The role of defects on thermophysical properties: Thermal expansion of V, Nb, Ta, Mo and W

Thermophysical properties at high temperatures and pressures are difficult to measure. Many reviews have approximated experimental data with empirical polynomial functions. In the case of thermal expansion and molar volume, extensive results for refractory body centered cubic (BCC) metals have been published. A critical evaluation of these experimental data is essential for many other studies. We provide this evaluation in terms of models that interrelate the thermophysical properties, self diffusion, and high temperature thermal defects. Experimental and theoretical methods for measuring and representing thermal expansion and the limitations of such methods are also briefly reviewed. Results for V, Nb, Ta, Mo, and W fall into two distinct subgroups relating to their elemental positions in the periodic table. The thermal expansions for these elements are analyzed within the constraints of a simple vibrational model and its equation of state. This approach represented the thermal expansion as the contributions from a perfect crystal and the crystalʹs high temperature anharmonicity as well as its thermal defects.
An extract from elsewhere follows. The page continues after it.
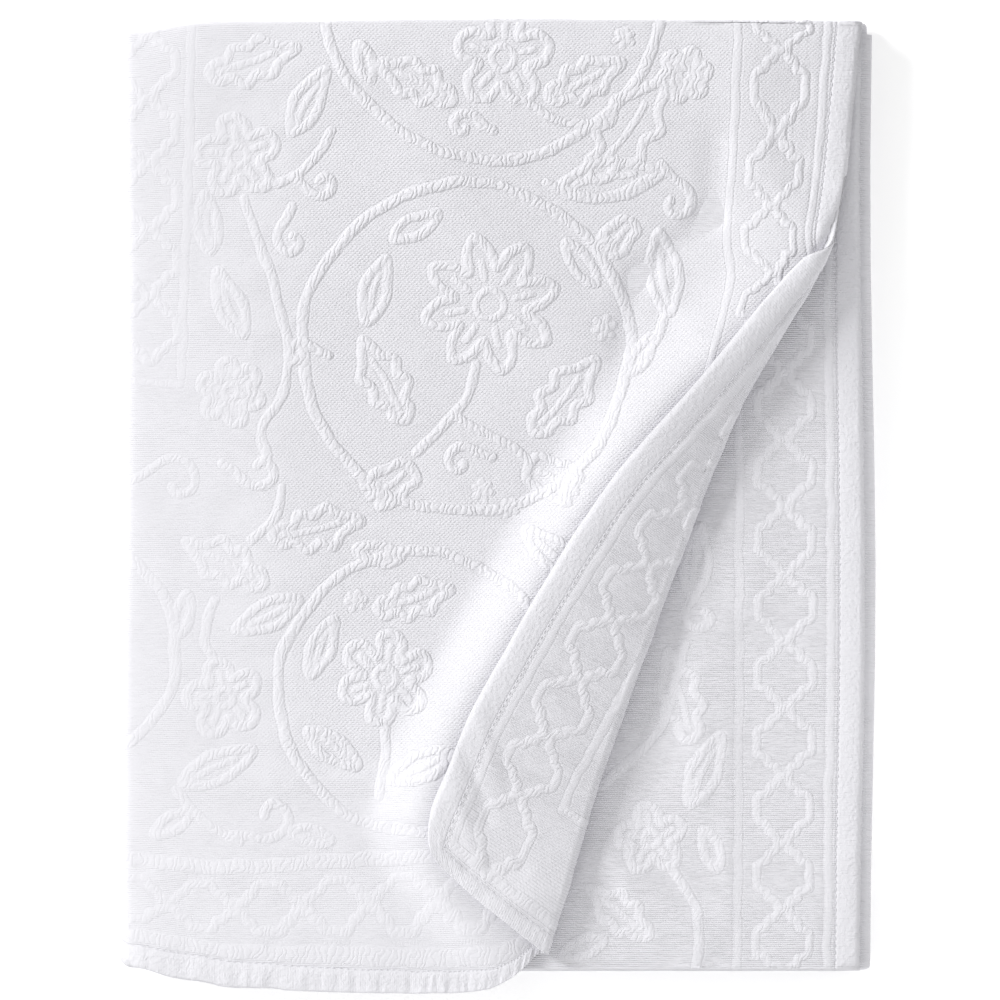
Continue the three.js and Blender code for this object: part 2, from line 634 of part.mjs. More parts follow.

Quantitative expressions, neglecting electronic contributions, are provided for the coefficient of thermal expansion and the expansivities for these five BCC metals from near 20°K to their melting temperatures. Vacancy formation enthalpies and entropies are also estimated. Our vacancy thermodynamic results are compared with earlier predictions and results from positron annihilation, thermal expansion, and specific heat measurements.